-- What you need to do --
Begin with the first line of the entries below and reproduce each line exactly, ending with the line that holds "import Sketcher".

>> start Excerpted records

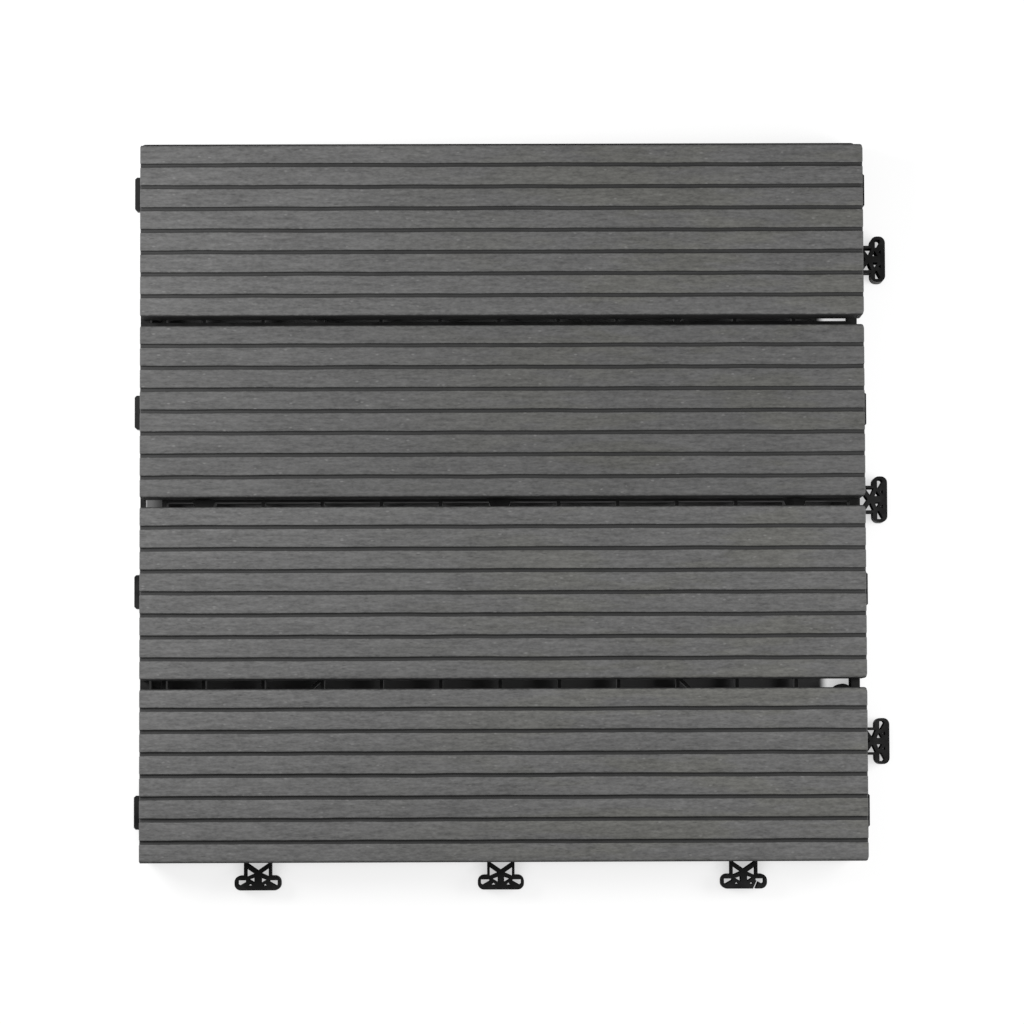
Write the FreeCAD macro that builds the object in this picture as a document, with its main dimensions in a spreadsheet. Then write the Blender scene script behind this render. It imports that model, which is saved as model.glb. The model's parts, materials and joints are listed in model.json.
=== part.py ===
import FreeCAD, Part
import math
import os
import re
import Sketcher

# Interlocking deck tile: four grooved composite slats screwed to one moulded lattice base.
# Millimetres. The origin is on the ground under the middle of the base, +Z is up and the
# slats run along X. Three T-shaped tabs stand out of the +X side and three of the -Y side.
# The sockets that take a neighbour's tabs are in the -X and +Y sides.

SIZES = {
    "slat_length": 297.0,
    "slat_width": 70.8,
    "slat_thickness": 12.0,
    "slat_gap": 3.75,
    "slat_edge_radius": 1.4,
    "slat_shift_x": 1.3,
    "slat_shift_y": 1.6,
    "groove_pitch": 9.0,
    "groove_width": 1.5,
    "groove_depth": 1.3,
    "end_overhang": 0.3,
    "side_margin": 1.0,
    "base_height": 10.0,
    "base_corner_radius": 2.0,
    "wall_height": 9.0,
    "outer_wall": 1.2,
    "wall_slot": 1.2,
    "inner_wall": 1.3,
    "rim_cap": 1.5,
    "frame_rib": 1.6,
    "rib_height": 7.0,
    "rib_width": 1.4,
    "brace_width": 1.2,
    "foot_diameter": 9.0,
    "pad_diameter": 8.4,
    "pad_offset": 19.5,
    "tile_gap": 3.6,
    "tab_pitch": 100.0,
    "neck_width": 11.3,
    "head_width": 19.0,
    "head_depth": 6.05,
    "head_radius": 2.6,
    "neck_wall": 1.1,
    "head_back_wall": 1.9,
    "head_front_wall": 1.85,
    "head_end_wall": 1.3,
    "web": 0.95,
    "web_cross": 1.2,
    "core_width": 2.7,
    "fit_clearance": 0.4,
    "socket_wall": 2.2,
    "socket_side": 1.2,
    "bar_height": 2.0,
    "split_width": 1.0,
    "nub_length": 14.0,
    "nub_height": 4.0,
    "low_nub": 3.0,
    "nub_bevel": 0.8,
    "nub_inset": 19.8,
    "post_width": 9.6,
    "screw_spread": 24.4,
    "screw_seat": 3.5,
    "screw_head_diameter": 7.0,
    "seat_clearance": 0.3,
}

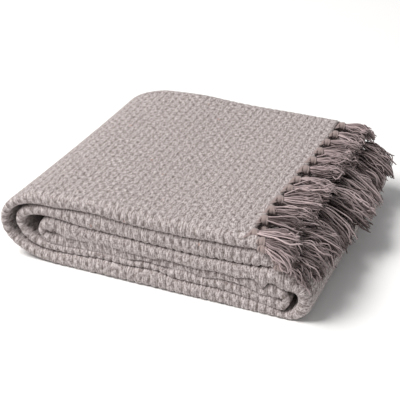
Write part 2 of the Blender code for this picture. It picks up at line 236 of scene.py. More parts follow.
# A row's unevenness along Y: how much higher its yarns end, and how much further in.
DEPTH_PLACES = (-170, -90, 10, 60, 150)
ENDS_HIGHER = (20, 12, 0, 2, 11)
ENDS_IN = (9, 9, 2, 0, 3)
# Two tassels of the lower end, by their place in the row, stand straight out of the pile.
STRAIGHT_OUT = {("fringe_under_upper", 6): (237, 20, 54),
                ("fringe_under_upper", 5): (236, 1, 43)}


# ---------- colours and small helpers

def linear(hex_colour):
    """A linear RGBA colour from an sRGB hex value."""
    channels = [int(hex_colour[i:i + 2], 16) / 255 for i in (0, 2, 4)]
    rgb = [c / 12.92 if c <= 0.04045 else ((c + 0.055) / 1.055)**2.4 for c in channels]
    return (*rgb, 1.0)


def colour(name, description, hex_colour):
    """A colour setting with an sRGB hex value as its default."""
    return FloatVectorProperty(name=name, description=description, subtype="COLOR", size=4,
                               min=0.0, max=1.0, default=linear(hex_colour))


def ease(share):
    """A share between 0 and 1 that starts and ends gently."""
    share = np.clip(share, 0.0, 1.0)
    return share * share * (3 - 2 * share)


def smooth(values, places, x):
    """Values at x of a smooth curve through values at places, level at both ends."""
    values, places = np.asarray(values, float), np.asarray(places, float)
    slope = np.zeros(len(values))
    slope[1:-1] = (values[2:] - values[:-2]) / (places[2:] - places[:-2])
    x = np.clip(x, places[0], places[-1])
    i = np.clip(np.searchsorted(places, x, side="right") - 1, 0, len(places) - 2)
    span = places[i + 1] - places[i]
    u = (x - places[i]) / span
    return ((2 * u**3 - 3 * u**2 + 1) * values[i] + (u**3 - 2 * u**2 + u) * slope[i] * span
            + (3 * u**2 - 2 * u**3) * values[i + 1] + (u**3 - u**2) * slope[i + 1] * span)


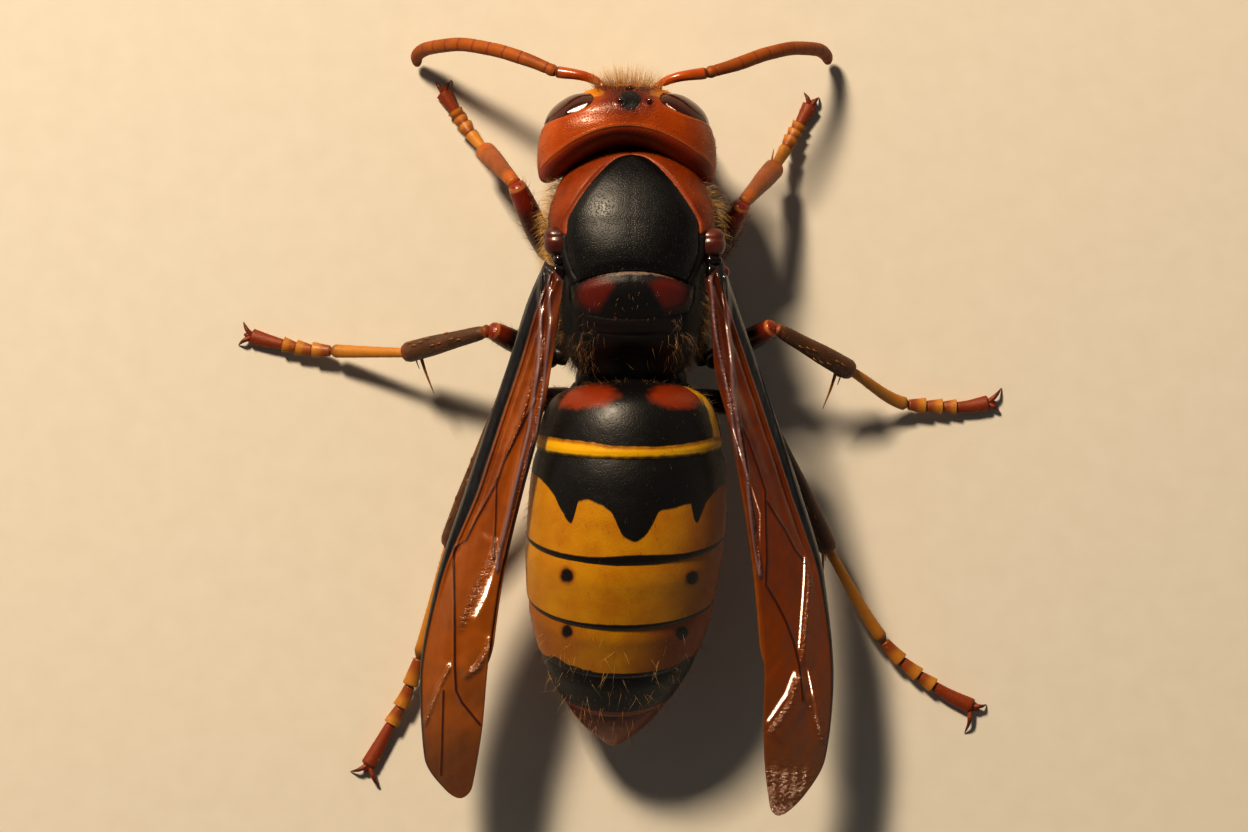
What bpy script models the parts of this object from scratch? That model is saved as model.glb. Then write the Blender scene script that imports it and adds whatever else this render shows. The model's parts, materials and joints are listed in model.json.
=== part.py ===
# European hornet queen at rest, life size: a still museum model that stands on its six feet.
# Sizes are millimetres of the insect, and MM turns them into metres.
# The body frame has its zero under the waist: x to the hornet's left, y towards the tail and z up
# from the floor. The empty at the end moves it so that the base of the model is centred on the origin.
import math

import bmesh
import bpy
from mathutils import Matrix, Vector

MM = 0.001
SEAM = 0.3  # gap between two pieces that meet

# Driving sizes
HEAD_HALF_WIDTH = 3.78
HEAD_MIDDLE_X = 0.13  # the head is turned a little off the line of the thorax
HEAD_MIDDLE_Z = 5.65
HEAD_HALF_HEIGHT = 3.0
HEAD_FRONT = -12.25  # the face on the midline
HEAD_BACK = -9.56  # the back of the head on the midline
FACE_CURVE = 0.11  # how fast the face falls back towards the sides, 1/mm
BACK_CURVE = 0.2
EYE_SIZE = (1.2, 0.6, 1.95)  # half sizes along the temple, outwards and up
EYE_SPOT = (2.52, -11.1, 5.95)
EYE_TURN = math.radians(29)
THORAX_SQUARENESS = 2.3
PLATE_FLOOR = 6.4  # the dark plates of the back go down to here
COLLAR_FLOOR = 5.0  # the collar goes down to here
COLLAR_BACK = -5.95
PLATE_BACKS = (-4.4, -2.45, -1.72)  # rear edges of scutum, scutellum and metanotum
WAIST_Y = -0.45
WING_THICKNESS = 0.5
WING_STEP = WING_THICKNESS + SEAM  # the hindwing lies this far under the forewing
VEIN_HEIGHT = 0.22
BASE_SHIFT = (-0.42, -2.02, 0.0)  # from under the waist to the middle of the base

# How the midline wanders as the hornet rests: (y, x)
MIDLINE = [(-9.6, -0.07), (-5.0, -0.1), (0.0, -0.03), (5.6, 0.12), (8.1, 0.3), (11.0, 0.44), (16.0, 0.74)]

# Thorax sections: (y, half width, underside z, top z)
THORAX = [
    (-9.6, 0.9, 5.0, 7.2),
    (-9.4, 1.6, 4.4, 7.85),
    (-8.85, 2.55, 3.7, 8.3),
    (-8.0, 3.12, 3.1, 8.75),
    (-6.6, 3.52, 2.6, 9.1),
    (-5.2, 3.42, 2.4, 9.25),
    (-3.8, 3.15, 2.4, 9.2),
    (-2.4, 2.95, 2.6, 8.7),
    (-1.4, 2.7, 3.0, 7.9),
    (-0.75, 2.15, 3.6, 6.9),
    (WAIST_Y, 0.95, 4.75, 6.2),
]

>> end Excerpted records

-- Exercise output --
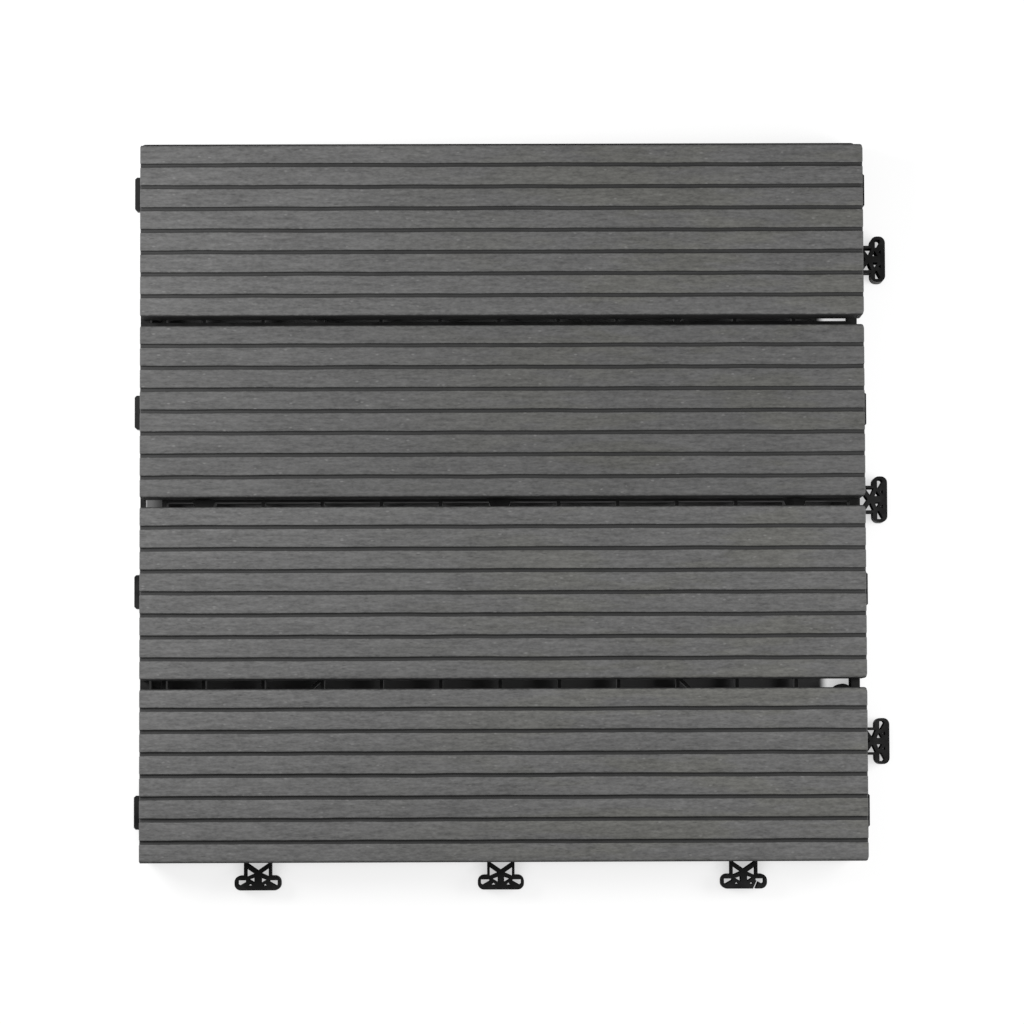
Write the FreeCAD macro that builds the object in this picture as a document, with its main dimensions in a spreadsheet. Then write the Blender scene script behind this render. It imports that model, which is saved as model.glb. The model's parts, materials and joints are listed in model.json.
=== part.py ===
import FreeCAD, Part
import math
import os
import re
import Sketcher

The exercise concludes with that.